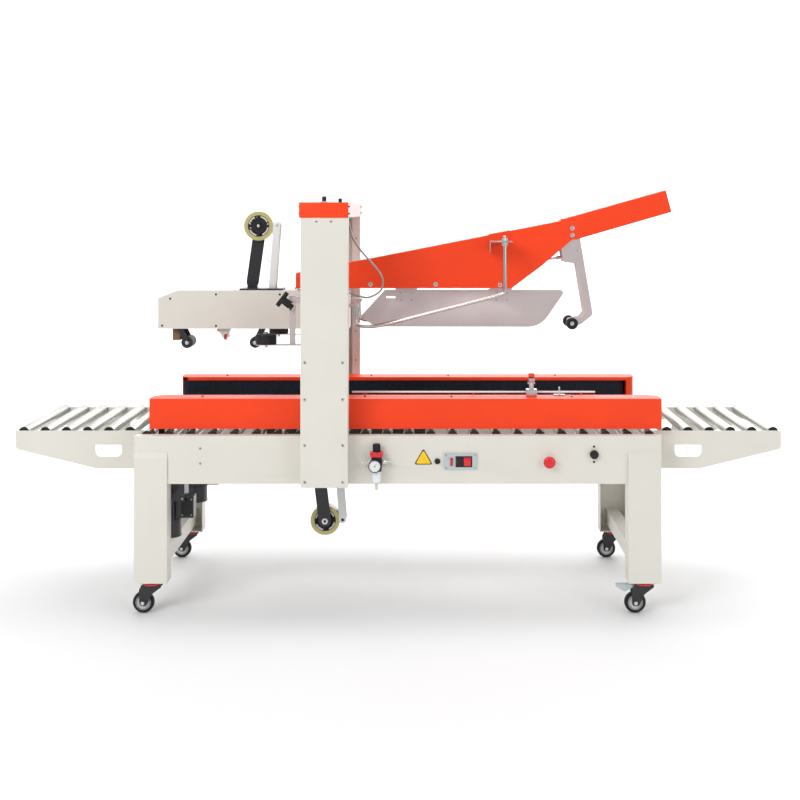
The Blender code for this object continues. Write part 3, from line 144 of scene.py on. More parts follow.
RUBBER = surface("belt rubber", (0.007, 0.010, 0.019), 0.66, bump=0.35, mottle=0.2)
TYRE = surface("caster tyre", (0.012, 0.012, 0.013), 0.58, bump=0.3, mottle=0.2)
HUB = surface("pale nylon", (0.66, 0.67, 0.66), 0.40, bump=0.05, mottle=0.03)
WHITE = surface("white enamel", (0.80, 0.80, 0.79), 0.35, bump=0.05, mottle=0.02)
RED = surface("red moulded plastic", (0.72, 0.008, 0.014), 0.30, bump=0.04, mottle=0.04, coat=0.3)
LAMP = surface("lamp lens", (0.45, 0.006, 0.006), 0.15, bump=0.02, mottle=0.1, coat=0.8)
YELLOW = surface("yellow sticker", (0.93, 0.60, 0.02), 0.40, bump=0.02, mottle=0.02)
GREY = surface("blue grey plate", (0.50, 0.56, 0.58), 0.40, 0.2, bump=0.05, mottle=0.03)
BROWN = surface("wiper bristle", (0.19, 0.115, 0.06), 0.85, grain=1500, bump=0.7, mottle=0.3,
                stretch=(1, 1, 0.05))
CLEAR = surface("clear bowl", (0.80, 0.82, 0.84), 0.12, bump=0.01, mottle=0.02, coat=0.5)
TAPE = wound_film("wound tape film", (0.60, 0.54, 0.22))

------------

**Given instruction**. Quote each line above in full, word for word.

**Answer for the task**.
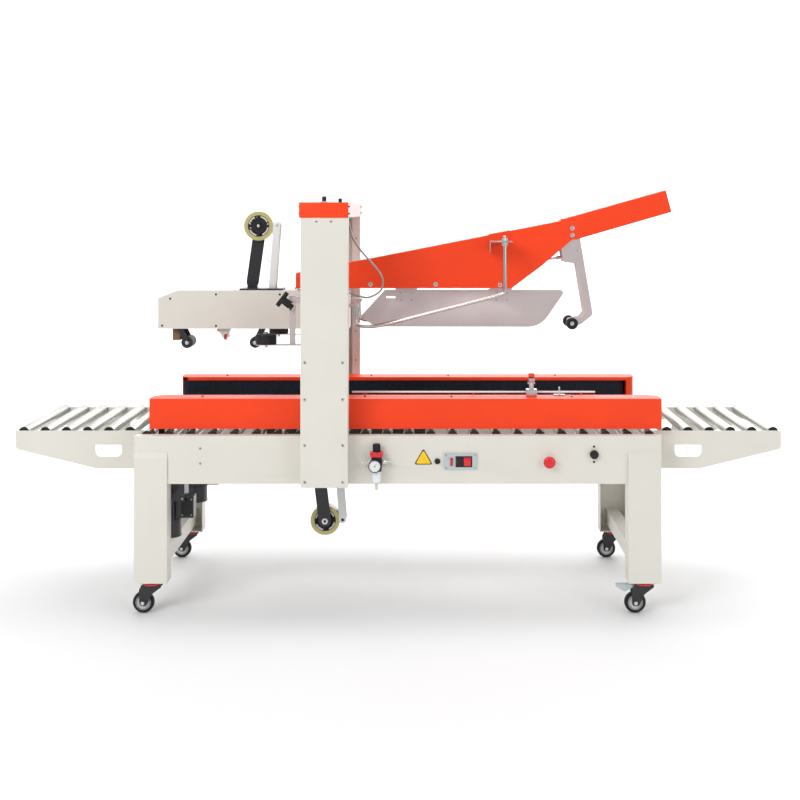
The Blender code for this object continues. Write part 3, from line 144 of scene.py on. More parts follow.
RUBBER = surface("belt rubber", (0.007, 0.010, 0.019), 0.66, bump=0.35, mottle=0.2)
TYRE = surface("caster tyre", (0.012, 0.012, 0.013), 0.58, bump=0.3, mottle=0.2)
HUB = surface("pale nylon", (0.66, 0.67, 0.66), 0.40, bump=0.05, mottle=0.03)
WHITE = surface("white enamel", (0.80, 0.80, 0.79), 0.35, bump=0.05, mottle=0.02)
RED = surface("red moulded plastic", (0.72, 0.008, 0.014), 0.30, bump=0.04, mottle=0.04, coat=0.3)
LAMP = surface("lamp lens", (0.45, 0.006, 0.006), 0.15, bump=0.02, mottle=0.1, coat=0.8)
YELLOW = surface("yellow sticker", (0.93, 0.60, 0.02), 0.40, bump=0.02, mottle=0.02)
GREY = surface("blue grey plate", (0.50, 0.56, 0.58), 0.40, 0.2, bump=0.05, mottle=0.03)
BROWN = surface("wiper bristle", (0.19, 0.115, 0.06), 0.85, grain=1500, bump=0.7, mottle=0.3,
                stretch=(1, 1, 0.05))
CLEAR = surface("clear bowl", (0.80, 0.82, 0.84), 0.12, bump=0.01, mottle=0.02, coat=0.5)
TAPE = wound_film("wound tape film", (0.60, 0.54, 0.22))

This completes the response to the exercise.